FATCA — the Foreign Account Tax Compliance Act — requires Form 8938, the Statement of Specified Foreign Financial Assets, to be filed with your Form 1040. It captures a wider net than the FBAR: not just accounts, but also foreign stocks, certain pensions, and interests in foreign entities. The thresholds are much higher and depend on your filing status and whether you live abroad — the IRS sets out the Form 8938 thresholds in detail. Many UK funds and Stocks & Shares ISAs reported here are also caught by the PFIC rules.

  • Threshold (living in the UK): more than $200,000 on the last day of the year, or $300,000 at any time — single filers.
  • Threshold (married filing jointly, abroad): $400,000 year-end, or $600,000 at any time.
  • Filed with: the IRS, attached to your annual tax return.
  • Covers: foreign accounts plus other specified financial assets (foreign shares, funds, some pensions).

FBAR vs FATCA, side by side

  • Who runs it: FBAR → FinCEN / Treasury. FATCA → IRS.
  • Where it goes: FBAR → filed on its own. FATCA → attached to Form 1040.
  • Threshold: FBAR → $10,000. FATCA → $200,000+ (single, abroad).
  • Scope: FBAR → accounts only. FATCA → accounts plus other financial assets.
  • Penalty for non-filing: FBAR → up to $10,000+ per account (non-willful). FATCA → from $10,000, rising with continued failure.

Which UK accounts and assets count?

For a US person in the UK, far more counts than people expect. The same UK account can appear on both the FBAR and Form 8938.

  • UK current, savings and joint bank accounts.
  • Cash ISAs and Stocks & Shares ISAs (the IRS ignores the ISA's tax-free status).
  • Workplace pensions and SIPPs — usually FBAR-reportable, and often Form 8938 too.
  • UK investment and brokerage accounts (Hargreaves Lansdown, AJ Bell, etc.).
  • Premium Bonds and other National Savings products.
  • Accounts where you only have signature authority (FBAR) — e.g. a UK employer or relative's account.

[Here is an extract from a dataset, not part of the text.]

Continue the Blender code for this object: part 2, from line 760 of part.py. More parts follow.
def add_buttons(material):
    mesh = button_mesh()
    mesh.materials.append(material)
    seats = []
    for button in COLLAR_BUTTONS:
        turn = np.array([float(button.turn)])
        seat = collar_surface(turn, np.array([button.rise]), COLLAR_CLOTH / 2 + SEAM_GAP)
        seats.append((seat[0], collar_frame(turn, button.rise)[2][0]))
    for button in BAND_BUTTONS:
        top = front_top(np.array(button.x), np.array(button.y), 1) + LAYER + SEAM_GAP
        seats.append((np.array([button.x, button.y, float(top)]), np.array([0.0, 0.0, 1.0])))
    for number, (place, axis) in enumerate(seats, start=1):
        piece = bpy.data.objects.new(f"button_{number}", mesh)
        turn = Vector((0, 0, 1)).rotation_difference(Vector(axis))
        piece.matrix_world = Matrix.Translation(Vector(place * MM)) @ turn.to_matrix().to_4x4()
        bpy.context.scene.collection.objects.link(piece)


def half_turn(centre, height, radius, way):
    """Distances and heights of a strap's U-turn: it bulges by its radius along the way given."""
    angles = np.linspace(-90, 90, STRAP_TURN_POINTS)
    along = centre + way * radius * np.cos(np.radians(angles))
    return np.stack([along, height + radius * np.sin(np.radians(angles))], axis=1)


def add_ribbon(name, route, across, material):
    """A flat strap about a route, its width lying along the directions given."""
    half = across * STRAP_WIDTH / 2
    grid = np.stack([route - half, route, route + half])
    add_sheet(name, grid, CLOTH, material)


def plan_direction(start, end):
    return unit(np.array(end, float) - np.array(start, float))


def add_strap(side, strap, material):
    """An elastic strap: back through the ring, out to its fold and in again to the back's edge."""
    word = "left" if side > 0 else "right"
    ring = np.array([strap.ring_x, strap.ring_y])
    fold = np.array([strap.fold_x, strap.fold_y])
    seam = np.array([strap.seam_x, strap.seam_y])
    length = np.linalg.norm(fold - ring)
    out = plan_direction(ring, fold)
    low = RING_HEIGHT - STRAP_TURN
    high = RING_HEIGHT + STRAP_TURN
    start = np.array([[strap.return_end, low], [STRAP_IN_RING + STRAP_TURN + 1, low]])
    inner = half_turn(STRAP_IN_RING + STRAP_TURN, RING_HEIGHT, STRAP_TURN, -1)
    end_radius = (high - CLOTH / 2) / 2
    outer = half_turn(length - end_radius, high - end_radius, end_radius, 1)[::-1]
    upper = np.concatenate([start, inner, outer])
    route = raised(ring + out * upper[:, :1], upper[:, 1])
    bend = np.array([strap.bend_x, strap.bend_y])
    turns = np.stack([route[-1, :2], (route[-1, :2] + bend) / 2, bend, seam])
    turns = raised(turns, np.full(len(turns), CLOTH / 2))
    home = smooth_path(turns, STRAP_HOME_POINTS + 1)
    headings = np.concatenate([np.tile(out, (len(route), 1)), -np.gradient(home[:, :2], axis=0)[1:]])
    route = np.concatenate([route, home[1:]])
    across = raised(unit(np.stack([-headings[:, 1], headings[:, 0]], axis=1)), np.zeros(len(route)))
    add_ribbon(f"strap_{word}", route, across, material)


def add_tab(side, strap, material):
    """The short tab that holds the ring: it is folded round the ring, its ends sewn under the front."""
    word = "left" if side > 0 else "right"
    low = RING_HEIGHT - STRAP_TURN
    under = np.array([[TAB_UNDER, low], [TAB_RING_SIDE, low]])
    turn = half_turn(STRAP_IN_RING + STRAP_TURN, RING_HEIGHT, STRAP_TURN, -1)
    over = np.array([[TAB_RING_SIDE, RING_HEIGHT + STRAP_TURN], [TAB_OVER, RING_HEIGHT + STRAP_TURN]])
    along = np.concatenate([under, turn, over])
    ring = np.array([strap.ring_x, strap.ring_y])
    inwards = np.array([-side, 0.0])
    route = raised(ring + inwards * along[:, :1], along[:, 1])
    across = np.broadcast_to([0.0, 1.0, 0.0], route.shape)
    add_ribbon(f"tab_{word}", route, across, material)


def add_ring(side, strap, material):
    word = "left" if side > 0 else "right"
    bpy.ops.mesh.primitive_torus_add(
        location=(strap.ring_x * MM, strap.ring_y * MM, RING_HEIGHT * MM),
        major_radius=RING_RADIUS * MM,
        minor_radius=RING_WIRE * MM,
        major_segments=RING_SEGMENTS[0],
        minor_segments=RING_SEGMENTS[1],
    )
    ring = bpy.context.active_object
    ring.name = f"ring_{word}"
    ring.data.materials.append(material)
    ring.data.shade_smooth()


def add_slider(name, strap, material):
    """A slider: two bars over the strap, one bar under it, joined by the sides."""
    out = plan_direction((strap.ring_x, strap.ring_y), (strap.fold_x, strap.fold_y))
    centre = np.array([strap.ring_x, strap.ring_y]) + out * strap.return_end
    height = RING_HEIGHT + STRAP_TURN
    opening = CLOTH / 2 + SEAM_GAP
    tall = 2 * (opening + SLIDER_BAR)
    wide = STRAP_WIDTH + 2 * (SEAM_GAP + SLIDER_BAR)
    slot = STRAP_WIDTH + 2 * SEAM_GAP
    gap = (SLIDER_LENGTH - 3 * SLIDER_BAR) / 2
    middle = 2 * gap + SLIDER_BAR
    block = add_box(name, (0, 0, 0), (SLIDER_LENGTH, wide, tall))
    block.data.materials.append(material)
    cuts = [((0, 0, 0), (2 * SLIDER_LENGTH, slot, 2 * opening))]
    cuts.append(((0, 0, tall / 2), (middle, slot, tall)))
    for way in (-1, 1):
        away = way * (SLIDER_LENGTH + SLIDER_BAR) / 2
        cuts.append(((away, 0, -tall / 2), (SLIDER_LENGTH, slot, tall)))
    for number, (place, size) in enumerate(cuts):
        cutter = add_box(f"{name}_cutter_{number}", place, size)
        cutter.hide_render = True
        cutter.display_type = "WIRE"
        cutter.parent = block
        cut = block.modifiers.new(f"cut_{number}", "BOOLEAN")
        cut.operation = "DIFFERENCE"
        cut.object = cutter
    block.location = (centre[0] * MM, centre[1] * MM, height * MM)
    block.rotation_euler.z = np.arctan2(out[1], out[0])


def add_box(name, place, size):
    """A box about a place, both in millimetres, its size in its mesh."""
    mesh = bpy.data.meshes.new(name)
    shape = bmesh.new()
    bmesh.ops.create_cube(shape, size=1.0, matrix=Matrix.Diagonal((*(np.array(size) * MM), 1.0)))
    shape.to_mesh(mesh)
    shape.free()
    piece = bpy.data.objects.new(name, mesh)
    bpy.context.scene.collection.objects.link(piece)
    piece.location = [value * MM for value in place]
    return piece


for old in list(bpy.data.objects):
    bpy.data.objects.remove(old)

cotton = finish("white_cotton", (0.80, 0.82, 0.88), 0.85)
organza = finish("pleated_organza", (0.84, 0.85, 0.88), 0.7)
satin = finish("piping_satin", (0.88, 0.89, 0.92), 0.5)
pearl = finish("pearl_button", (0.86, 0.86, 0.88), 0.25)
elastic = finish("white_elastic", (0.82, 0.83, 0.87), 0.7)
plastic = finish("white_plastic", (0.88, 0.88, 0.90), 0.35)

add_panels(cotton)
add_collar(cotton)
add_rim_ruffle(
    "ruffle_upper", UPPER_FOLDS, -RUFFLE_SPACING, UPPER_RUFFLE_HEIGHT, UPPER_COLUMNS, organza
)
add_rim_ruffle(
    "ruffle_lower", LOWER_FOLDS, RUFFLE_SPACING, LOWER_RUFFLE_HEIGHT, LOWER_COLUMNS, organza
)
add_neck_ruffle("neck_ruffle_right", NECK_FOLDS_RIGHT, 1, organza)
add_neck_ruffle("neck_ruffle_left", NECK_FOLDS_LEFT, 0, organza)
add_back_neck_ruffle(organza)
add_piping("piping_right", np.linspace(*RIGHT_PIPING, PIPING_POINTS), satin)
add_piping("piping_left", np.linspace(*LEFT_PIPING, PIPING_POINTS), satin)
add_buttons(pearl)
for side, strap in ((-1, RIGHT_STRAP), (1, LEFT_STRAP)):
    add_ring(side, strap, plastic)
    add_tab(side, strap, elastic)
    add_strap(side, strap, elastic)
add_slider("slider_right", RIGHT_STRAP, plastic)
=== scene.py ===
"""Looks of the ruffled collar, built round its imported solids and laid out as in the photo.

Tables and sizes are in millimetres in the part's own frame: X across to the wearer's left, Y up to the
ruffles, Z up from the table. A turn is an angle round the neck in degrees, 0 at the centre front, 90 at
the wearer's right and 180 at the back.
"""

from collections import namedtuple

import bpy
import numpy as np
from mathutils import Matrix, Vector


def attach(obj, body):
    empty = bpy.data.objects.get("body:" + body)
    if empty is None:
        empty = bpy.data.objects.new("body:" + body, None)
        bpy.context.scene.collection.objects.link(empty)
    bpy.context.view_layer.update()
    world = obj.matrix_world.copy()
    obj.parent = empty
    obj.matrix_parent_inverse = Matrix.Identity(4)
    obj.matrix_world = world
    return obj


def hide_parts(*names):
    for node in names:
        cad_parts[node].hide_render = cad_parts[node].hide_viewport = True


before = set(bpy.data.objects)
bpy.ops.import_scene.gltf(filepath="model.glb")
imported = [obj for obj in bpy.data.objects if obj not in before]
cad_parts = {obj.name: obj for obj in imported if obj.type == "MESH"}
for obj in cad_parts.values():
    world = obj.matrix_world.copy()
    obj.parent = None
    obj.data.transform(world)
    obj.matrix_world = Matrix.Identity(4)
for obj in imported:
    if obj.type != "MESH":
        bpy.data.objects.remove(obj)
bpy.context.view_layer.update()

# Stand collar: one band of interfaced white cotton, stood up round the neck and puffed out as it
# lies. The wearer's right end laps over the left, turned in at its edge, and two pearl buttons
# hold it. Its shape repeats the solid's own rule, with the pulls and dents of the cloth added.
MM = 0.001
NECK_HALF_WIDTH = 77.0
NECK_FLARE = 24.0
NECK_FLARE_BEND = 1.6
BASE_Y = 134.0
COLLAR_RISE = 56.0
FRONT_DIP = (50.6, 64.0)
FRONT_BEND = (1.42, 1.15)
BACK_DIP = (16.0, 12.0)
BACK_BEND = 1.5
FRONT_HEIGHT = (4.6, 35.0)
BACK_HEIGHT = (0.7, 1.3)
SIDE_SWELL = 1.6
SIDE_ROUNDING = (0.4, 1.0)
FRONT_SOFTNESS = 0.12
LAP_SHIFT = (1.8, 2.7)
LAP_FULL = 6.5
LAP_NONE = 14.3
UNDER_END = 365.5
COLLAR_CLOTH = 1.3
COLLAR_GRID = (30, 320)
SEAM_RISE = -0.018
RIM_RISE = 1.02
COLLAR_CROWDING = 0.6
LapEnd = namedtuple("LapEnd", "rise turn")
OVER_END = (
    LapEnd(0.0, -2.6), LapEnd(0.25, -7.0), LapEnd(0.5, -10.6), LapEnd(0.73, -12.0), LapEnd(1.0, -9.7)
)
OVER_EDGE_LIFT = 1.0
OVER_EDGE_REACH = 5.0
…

Do most Americans in the UK file both?

Yes — very often. The FBAR's $10,000 trigger is so low that almost anyone with a UK salary paid into a current account crosses it. Form 8938 kicks in only at much higher asset levels, but once you add a pension pot, an ISA and some savings together, plenty of long-term UK residents pass that line too. When both apply, you file both; one never replaces the other.

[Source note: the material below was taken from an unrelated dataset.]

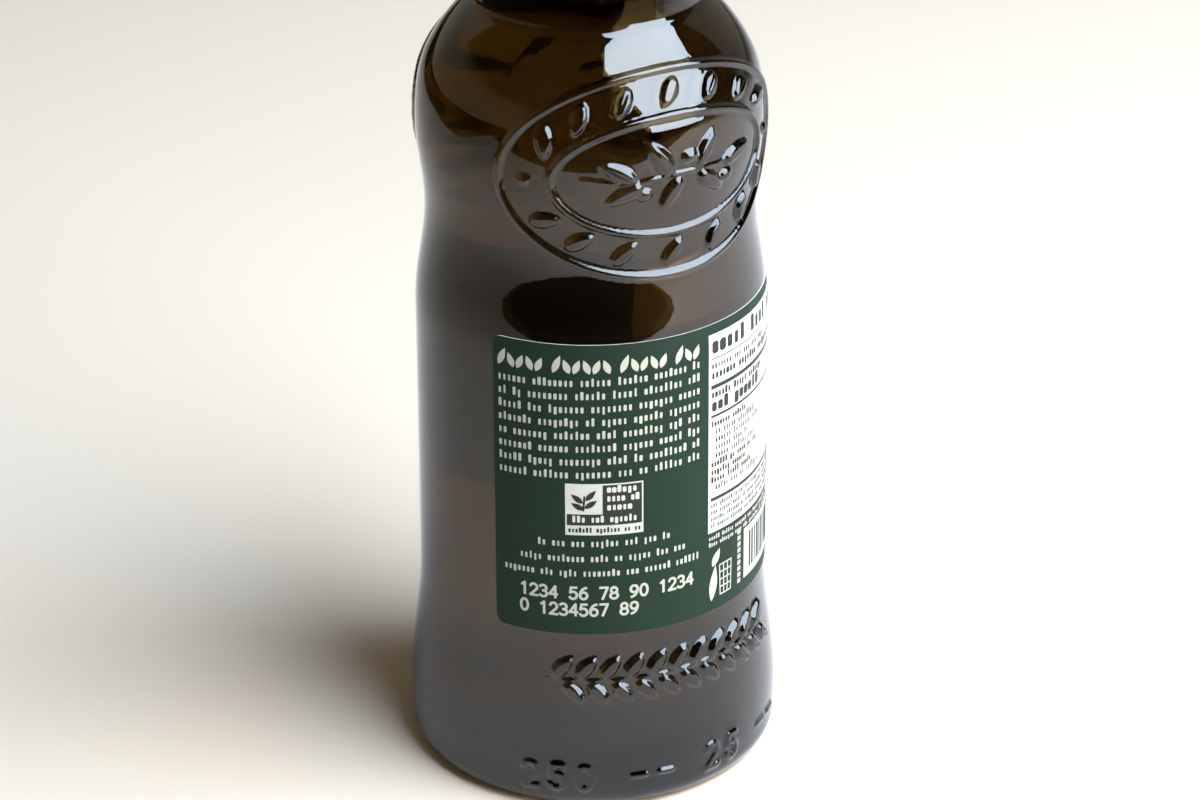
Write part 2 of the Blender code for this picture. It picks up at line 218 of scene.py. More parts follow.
@dataclass(frozen=True)
class GlassFinish:
    """Dark bottle glass with slow waves and fine ripples, darker in the foot and the neck."""

    tint: Colour = (0.165, 0.118, 0.052)
    foot_tint: Colour = (0.060, 0.045, 0.022)
    foot_from: float = 14.0 * MM
    foot_to: float = 4.0 * MM
    neck_tint: Colour = (0.060, 0.042, 0.018)
    neck_from: float = 131.0 * MM
    neck_to: float = 136.0 * MM
    wave_scale: float = 42.0
    wave_depth: float = 0.05 * MM
    ripple_scale: float = 650.0
    ripple_share: float = 0.08
    ior: float = 1.5

    def make(self) -> bpy.types.Material:
        """The material."""
        shade = new_shade("dark_glass")
        place = shade.object_place()
        height = shade.axes(place)[2]
        foot = shade.between(height, self.foot_from, self.foot_to)
        neck = shade.between(height, self.neck_from, self.neck_to)
        body = shade.blend(foot, self.tint, self.foot_tint)
        waves = shade.noise(place, self.wave_scale, detail=2.0)
        ripples = shade.noise(place, self.ripple_scale, detail=1.0)
        shade.close(shade.principled({
            "Base Color": shade.blend(neck, body, self.neck_tint),
            "Roughness": 0.0,
            "IOR": self.ior,
            "Transmission Weight": 1.0,
            "Normal": shade.bump(waves + ripples * self.ripple_share, self.wave_depth),
        }))
        return shade.owner


@dataclass(frozen=True)
class OilFinish:
    """Clear golden-green oil."""

    tint: Colour = (0.72, 0.56, 0.10)
    cloud: Colour = (0.66, 0.50, 0.08)
    cloud_scale: float = 30.0
    ior: float = 1.47

    def make(self) -> bpy.types.Material:
        """The material."""
        shade = new_shade("oil")
        drift = shade.noise(shade.object_place(), self.cloud_scale)
        shade.close(shade.principled({
            "Base Color": shade.blend(drift, self.tint, self.cloud),
            "Roughness": 0.0,
            "IOR": self.ior,
            "Transmission Weight": 1.0,
        }))
        return shade.owner


@dataclass(frozen=True)
class PaperFinish:
    """Varnished paper in one printed colour, with a faint mottle and fibre."""

    name: str
    colour: Colour
    mottle: float = 0.12
    mottle_scale: float = 260.0
    roughness: float = 0.5
    roughness_spread: float = 0.16
    gloss: float = 0.15
    fibre_scale: float = 2600.0
    fibre_depth: float = 0.012 * MM

    def make(self) -> bpy.types.Material:
        """The material."""
        shade = new_shade(self.name)
        place = shade.object_place()
        patches = shade.noise(place, self.mottle_scale, detail=5.0)
        fibre = shade.noise(place, self.fibre_scale, detail=2.0)
        darker = tuple(c * (1 - self.mottle) for c in self.colour)
        lighter = tuple(min(1.0, c * (1 + self.mottle)) for c in self.colour)
        shade.close(shade.principled({
            "Base Color": shade.blend(patches, darker, lighter),
            "Roughness": self.roughness + (patches - 0.5) * self.roughness_spread,
            "Specular IOR Level": self.gloss,
            "Normal": shade.bump(fibre, self.fibre_depth),
        }))
        return shade.owner


@dataclass(frozen=True)
class LacquerFinish:
    """Near-black lacquer on rolled aluminium, with rubbed spots and a faint grain."""

    colour: Colour = (0.012, 0.017, 0.014)
    rubbed: Colour = (0.022, 0.028, 0.025)
    rubbed_scale: float = 180.0
    rubbed_from: float = 0.52
    rubbed_to: float = 0.75
    roughness: float = 0.34
    rubbed_roughness: float = 0.06
    grain_roughness: float = 0.1
    grain_scale: float = 1500.0
    grain_depth: float = 0.01 * MM

    def make(self) -> bpy.types.Material:
        """The material."""
        shade = new_shade("cap_lacquer")
        place = shade.object_place()
        cloud = shade.noise(place, self.rubbed_scale, detail=4.0)
        grain = shade.noise(place, self.grain_scale, detail=2.0)
        worn = shade.between(cloud, self.rubbed_from, self.rubbed_to)
        shine = self.roughness + worn * self.rubbed_roughness
        shade.close(shade.principled({
            "Base Color": shade.blend(worn, self.colour, self.rubbed),
            "Metallic": 0.2,
            "Roughness": shine + (grain - 0.5) * self.grain_roughness,
            "Coat Weight": 0.4,
            "Coat Roughness": 0.15,
            "Normal": shade.bump(grain, self.grain_depth),
        }))
        return shade.owner


# Meshes


def add(name: str, data: bpy.types.Mesh | bpy.types.Camera) -> bpy.types.Object:
    """Puts a new object into the scene."""
    made = bpy.data.objects.new(name, data)
    bpy.context.scene.collection.objects.link(made)
    return made


def dress(name: str, points: Array, faces: Array | Sequence, material: bpy.types.Material,
          body: str = "root", sharp: float | None = None) -> bpy.types.Object:
    """Makes a finished piece at the origin.

    Args:
        name: The piece's name.
        points: Its vertices, n by 3.
        faces: Its faces, as rows of vertex numbers.
        material: Its finish.
        body: The body that it rides on.
        sharp: The angle in degrees past which an edge is sharp, or None if none is.

    Returns:
        The piece.
    """
    mesh = bpy.data.meshes.new(name)
    mesh.from_pydata(points.tolist(), [], [tuple(f) for f in faces])
    mesh.shade_smooth()
    if sharp is not None:
        mesh.set_sharp_from_angle(angle=math.radians(sharp))
    mesh.materials.append(material)
    piece = add(name, mesh)
    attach(piece, body)
    LOG.info("%s: %d faces", name, len(mesh.polygons))
    return piece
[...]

What if you are behind on either one?

Missing FBARs and 8938s is common and usually fixable without penalties, provided the failure was non-willful. The IRS Streamlined Foreign Offshore Procedures let you file the last 3 tax returns (with Form 8938) and 6 years of FBARs penalty-free. If you owed no US tax, the Delinquent FBAR Submission Procedures can also let you file late FBARs without penalty.

Frequently asked questions

Do I have to file both FBAR and FATCA?

Often, yes. They are separate filings with different thresholds, so one does not replace the other. If your combined foreign accounts topped $10,000 at any point in the year you must file the FBAR (FinCEN 114). If your specified foreign financial assets also exceed the higher FATCA threshold — $200,000 at year-end for a single filer living abroad, or $400,000 if married filing jointly — you must additionally file Form 8938 with your tax return. Many long-term US residents of the UK end up filing both.

What is the FBAR filing threshold?

$10,000. You must file an FBAR if the aggregate value of all your non-US financial accounts exceeded $10,000 at any single moment during the calendar year. It is the combined total across every account, not a per-account figure, and even one day above the line triggers the requirement.

What is the Form 8938 (FATCA) threshold for Americans in the UK?

For US taxpayers living abroad, Form 8938 is required if your specified foreign financial assets exceed $200,000 on the last day of the tax year, or $300,000 at any time during the year, for single filers. For married couples filing jointly and living abroad, the thresholds are $400,000 at year-end or $600,000 at any time.

Does my UK pension count for FBAR and FATCA?

Usually yes. Most UK workplace pensions and SIPPs are reportable on the FBAR, and depending on their value and structure they may also need to be reported on Form 8938. The treatment can be nuanced, so it is worth having a US-qualified adviser confirm how each pension wrapper should be reported.

What happens if I never filed an FBAR?

If the failure was non-willful, you can usually catch up penalty-free. Where you also under-reported income, the IRS Streamlined Foreign Offshore Procedures cover the last 3 returns and 6 years of FBARs with no penalty. If you owed no additional US tax, the Delinquent FBAR Submission Procedures let you e-file the missing FBARs late with a reasonable-cause statement and no penalty.